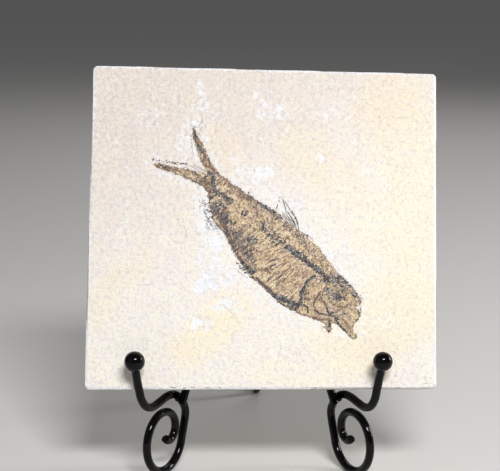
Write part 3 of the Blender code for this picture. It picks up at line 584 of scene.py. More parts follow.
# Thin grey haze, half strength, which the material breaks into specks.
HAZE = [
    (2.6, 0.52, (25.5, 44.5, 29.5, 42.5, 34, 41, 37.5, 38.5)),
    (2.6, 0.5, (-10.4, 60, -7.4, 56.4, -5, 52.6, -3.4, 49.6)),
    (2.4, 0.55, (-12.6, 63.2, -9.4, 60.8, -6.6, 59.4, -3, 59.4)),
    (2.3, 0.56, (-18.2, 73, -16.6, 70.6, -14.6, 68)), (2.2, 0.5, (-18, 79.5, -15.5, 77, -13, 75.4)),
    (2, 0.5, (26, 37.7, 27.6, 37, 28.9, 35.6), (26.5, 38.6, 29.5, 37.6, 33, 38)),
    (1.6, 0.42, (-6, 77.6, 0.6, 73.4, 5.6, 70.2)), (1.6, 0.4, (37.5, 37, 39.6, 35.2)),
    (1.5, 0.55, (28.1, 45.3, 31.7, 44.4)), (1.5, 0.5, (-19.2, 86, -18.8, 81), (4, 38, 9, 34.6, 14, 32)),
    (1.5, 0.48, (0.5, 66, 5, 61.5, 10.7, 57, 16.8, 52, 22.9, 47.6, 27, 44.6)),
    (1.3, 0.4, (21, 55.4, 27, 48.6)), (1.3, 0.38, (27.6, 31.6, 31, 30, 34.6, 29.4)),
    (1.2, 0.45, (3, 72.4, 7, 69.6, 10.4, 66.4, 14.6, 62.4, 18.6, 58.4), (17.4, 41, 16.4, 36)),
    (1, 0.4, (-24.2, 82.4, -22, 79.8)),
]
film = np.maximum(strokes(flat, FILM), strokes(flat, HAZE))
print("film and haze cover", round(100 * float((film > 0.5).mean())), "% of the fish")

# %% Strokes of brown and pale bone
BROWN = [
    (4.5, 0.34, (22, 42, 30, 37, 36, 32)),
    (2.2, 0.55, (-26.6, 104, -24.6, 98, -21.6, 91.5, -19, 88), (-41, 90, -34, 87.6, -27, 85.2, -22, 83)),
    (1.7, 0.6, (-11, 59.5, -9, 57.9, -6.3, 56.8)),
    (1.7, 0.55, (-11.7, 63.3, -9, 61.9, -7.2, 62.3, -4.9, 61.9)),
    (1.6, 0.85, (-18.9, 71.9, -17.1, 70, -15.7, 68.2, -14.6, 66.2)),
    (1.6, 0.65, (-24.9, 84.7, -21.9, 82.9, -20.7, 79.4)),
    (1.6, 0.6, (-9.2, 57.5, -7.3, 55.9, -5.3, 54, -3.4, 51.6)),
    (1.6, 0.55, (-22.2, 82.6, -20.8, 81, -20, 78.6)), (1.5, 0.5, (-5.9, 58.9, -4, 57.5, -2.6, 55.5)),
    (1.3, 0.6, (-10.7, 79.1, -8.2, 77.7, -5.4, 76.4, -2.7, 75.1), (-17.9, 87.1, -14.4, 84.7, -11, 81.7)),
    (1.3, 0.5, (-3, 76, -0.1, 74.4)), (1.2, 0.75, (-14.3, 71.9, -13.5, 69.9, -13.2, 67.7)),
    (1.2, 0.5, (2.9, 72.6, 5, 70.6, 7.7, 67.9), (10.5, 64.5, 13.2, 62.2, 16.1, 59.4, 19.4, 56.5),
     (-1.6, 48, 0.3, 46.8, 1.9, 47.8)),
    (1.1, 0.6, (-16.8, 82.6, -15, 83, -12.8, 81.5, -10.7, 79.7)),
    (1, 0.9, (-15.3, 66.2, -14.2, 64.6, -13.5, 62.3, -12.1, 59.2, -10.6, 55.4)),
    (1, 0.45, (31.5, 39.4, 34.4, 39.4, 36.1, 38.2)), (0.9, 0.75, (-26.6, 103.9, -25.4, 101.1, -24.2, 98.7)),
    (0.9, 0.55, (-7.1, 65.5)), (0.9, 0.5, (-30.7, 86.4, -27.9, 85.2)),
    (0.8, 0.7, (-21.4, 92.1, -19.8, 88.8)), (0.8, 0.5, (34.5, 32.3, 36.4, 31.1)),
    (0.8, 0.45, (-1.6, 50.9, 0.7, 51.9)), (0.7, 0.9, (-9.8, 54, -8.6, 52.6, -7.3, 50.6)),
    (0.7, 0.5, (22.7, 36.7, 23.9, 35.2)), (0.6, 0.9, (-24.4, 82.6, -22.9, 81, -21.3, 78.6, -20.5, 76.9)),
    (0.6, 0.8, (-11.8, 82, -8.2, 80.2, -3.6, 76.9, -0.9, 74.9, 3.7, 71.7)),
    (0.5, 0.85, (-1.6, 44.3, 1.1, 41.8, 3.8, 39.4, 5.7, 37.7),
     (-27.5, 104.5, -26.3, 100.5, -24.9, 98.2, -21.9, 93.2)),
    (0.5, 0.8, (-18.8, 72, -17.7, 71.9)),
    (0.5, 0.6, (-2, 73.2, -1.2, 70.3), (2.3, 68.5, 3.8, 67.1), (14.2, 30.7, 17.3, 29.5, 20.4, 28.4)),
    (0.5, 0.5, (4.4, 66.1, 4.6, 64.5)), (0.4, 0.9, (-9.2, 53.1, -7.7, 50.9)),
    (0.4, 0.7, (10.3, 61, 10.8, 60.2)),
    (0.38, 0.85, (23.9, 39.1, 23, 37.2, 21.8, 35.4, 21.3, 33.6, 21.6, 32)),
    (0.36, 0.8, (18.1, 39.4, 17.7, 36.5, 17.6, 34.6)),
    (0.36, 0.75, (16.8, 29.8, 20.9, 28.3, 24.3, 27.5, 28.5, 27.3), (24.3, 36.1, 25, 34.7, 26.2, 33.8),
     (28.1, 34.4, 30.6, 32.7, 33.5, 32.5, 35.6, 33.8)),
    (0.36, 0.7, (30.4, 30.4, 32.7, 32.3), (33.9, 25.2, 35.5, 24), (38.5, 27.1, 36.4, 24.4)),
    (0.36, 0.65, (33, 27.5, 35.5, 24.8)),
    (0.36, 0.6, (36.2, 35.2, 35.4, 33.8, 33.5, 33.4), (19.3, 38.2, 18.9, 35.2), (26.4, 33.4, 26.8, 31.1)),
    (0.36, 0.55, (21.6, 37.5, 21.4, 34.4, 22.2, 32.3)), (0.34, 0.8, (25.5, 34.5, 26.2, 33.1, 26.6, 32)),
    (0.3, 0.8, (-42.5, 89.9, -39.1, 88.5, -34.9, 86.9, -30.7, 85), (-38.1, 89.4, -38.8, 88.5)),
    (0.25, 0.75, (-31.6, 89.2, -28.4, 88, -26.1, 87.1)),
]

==

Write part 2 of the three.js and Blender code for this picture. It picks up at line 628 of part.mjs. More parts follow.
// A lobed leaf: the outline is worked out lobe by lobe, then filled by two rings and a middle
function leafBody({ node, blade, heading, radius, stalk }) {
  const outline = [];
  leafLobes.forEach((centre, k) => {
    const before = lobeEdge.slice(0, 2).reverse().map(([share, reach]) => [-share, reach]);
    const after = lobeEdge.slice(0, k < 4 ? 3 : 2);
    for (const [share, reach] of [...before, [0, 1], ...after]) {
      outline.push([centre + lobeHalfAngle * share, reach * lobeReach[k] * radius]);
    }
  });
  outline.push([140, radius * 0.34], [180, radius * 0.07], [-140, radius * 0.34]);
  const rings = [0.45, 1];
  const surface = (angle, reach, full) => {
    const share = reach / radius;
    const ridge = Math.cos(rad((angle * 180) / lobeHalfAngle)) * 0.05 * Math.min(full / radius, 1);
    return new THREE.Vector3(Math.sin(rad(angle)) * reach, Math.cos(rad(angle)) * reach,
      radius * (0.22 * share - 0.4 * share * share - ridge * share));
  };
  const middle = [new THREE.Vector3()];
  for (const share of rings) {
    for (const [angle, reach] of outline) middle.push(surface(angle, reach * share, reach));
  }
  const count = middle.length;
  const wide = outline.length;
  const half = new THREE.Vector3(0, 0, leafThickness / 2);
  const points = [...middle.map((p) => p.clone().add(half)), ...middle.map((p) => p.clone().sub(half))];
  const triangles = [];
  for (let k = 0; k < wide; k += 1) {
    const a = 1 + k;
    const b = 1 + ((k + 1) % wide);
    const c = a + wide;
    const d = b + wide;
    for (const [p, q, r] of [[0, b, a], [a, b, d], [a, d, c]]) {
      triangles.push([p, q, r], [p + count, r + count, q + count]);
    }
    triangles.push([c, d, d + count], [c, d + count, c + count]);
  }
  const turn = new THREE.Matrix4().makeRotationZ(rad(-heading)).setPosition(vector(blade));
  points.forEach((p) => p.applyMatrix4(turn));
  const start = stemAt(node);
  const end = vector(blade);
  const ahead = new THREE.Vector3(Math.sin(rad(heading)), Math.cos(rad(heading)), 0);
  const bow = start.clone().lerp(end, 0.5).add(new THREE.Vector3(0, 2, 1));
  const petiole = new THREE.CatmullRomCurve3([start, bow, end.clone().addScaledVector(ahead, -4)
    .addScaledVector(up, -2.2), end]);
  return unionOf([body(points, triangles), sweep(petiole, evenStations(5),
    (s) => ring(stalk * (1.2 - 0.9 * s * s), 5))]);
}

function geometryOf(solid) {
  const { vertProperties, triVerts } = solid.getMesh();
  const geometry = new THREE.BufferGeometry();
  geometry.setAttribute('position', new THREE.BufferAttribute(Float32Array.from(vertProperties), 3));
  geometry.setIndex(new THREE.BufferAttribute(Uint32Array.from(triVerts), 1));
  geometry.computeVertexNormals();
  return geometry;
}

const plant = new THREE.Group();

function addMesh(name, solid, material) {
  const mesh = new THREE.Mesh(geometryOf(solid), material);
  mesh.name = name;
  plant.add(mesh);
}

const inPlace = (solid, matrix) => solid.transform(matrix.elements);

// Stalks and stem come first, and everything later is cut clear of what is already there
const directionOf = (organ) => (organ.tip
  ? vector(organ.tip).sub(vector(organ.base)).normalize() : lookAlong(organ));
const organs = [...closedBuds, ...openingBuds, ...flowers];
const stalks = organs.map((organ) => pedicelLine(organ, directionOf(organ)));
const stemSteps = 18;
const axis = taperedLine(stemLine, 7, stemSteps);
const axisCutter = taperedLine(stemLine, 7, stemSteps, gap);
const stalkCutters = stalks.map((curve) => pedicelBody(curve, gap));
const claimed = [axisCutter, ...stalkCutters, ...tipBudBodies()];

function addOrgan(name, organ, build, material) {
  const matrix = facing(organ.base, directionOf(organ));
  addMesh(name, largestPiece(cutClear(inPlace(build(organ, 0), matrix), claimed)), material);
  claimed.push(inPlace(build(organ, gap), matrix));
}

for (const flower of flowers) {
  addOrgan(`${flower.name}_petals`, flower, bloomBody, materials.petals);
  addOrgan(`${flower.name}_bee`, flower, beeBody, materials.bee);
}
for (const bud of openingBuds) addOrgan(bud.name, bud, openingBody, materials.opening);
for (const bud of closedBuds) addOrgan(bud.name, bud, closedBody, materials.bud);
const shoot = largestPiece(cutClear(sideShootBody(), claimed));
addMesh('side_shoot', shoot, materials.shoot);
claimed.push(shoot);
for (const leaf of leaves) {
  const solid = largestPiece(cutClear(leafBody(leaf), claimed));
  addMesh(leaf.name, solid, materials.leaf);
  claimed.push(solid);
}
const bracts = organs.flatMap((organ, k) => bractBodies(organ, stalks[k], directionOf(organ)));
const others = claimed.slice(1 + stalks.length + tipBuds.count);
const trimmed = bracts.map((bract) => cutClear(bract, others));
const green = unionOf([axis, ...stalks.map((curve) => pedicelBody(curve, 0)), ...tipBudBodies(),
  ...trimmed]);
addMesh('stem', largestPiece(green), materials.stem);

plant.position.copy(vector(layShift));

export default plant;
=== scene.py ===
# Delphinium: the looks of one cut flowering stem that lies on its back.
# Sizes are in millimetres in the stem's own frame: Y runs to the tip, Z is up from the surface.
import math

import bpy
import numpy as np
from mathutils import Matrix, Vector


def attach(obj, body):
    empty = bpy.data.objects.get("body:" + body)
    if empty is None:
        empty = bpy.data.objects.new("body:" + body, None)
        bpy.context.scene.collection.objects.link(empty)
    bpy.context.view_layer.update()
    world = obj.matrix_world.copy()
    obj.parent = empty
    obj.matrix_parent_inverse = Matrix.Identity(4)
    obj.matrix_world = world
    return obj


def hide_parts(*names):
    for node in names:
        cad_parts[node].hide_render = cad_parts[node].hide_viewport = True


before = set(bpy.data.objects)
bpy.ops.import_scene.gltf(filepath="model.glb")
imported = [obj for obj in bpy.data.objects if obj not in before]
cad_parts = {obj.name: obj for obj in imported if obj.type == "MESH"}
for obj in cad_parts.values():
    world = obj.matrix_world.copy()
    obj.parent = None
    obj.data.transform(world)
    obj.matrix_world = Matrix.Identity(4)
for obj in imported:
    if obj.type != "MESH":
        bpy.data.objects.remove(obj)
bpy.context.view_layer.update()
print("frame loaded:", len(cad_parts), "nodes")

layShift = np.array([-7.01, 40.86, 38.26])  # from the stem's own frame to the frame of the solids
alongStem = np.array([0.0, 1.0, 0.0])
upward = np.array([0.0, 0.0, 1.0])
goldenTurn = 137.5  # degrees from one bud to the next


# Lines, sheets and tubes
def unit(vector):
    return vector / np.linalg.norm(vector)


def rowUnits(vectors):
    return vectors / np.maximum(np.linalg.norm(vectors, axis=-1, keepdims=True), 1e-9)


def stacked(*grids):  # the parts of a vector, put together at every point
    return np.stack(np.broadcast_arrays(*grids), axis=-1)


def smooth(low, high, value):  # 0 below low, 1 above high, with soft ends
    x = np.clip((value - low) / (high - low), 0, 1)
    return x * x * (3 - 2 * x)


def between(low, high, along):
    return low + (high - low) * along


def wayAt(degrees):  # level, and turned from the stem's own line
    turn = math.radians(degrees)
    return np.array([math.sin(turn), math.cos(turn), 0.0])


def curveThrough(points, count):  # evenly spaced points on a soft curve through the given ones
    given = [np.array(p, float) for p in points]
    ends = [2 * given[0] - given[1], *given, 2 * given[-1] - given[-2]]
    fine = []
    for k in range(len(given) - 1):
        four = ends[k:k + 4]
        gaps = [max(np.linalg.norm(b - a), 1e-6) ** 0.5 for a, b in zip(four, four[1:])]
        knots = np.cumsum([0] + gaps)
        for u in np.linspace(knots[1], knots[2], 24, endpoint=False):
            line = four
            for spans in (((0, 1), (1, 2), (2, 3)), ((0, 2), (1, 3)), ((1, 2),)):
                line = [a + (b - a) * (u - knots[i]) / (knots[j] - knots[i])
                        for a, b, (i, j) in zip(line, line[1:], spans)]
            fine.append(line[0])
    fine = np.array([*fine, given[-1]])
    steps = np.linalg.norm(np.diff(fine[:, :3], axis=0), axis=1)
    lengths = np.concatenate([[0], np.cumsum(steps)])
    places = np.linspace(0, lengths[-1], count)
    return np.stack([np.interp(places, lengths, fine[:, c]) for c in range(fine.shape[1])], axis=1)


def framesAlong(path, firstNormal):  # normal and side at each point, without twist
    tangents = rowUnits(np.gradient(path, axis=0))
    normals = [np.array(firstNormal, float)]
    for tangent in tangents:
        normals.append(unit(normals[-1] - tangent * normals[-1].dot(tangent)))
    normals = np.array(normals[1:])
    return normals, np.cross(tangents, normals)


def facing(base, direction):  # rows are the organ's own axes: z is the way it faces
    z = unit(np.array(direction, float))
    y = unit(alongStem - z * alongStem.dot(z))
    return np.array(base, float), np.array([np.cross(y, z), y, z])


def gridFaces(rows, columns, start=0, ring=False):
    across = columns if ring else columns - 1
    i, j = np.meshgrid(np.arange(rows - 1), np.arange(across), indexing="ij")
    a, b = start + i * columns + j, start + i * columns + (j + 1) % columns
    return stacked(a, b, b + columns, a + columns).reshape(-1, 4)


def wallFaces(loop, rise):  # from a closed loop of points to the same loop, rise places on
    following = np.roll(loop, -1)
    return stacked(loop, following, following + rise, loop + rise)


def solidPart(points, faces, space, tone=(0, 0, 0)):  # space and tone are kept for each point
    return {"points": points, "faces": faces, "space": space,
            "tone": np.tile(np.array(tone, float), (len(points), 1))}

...

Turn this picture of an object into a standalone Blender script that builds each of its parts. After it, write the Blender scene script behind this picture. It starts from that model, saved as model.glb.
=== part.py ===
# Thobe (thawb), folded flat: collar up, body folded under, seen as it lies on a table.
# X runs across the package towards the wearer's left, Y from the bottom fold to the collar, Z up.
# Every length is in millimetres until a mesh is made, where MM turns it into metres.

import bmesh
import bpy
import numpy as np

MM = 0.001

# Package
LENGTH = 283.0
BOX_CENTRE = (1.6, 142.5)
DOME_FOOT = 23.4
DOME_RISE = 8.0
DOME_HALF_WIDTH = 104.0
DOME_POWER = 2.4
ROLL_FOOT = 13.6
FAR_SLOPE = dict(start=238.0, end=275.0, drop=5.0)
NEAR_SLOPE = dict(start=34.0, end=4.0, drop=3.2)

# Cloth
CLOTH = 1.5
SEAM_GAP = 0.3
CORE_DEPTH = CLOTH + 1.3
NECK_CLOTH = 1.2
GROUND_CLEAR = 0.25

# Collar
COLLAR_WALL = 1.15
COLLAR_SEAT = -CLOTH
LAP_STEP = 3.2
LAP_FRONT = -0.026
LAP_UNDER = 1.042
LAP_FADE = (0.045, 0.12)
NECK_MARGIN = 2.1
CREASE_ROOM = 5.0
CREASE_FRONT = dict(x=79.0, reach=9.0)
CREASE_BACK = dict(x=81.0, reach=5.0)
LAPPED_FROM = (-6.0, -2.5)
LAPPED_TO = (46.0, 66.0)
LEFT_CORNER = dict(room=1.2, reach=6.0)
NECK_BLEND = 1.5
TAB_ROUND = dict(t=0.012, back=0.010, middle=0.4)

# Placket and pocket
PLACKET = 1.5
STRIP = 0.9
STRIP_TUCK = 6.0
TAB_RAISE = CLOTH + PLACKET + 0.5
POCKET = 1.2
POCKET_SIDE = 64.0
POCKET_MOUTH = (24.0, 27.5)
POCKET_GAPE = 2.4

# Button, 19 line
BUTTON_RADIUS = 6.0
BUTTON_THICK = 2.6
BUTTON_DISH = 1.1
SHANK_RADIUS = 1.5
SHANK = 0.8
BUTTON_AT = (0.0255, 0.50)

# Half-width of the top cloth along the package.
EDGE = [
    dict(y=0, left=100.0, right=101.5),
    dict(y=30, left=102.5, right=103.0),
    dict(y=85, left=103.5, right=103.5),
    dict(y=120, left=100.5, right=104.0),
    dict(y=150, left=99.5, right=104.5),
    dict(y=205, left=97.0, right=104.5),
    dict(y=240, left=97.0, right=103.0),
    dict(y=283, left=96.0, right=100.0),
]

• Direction
Exactly reproduce the stretch from the line with "Write part 3" through the line with "round(100 * float((film", including both ends and nothing else.

• Exercise answer
Write part 3 of the Blender code for this picture. It picks up at line 584 of scene.py. More parts follow.
# Thin grey haze, half strength, which the material breaks into specks.
HAZE = [
    (2.6, 0.52, (25.5, 44.5, 29.5, 42.5, 34, 41, 37.5, 38.5)),
    (2.6, 0.5, (-10.4, 60, -7.4, 56.4, -5, 52.6, -3.4, 49.6)),
    (2.4, 0.55, (-12.6, 63.2, -9.4, 60.8, -6.6, 59.4, -3, 59.4)),
    (2.3, 0.56, (-18.2, 73, -16.6, 70.6, -14.6, 68)), (2.2, 0.5, (-18, 79.5, -15.5, 77, -13, 75.4)),
    (2, 0.5, (26, 37.7, 27.6, 37, 28.9, 35.6), (26.5, 38.6, 29.5, 37.6, 33, 38)),
    (1.6, 0.42, (-6, 77.6, 0.6, 73.4, 5.6, 70.2)), (1.6, 0.4, (37.5, 37, 39.6, 35.2)),
    (1.5, 0.55, (28.1, 45.3, 31.7, 44.4)), (1.5, 0.5, (-19.2, 86, -18.8, 81), (4, 38, 9, 34.6, 14, 32)),
    (1.5, 0.48, (0.5, 66, 5, 61.5, 10.7, 57, 16.8, 52, 22.9, 47.6, 27, 44.6)),
    (1.3, 0.4, (21, 55.4, 27, 48.6)), (1.3, 0.38, (27.6, 31.6, 31, 30, 34.6, 29.4)),
    (1.2, 0.45, (3, 72.4, 7, 69.6, 10.4, 66.4, 14.6, 62.4, 18.6, 58.4), (17.4, 41, 16.4, 36)),
    (1, 0.4, (-24.2, 82.4, -22, 79.8)),
]
film = np.maximum(strokes(flat, FILM), strokes(flat, HAZE))
print("film and haze cover", round(100 * float((film > 0.5).mean())), "% of the fish")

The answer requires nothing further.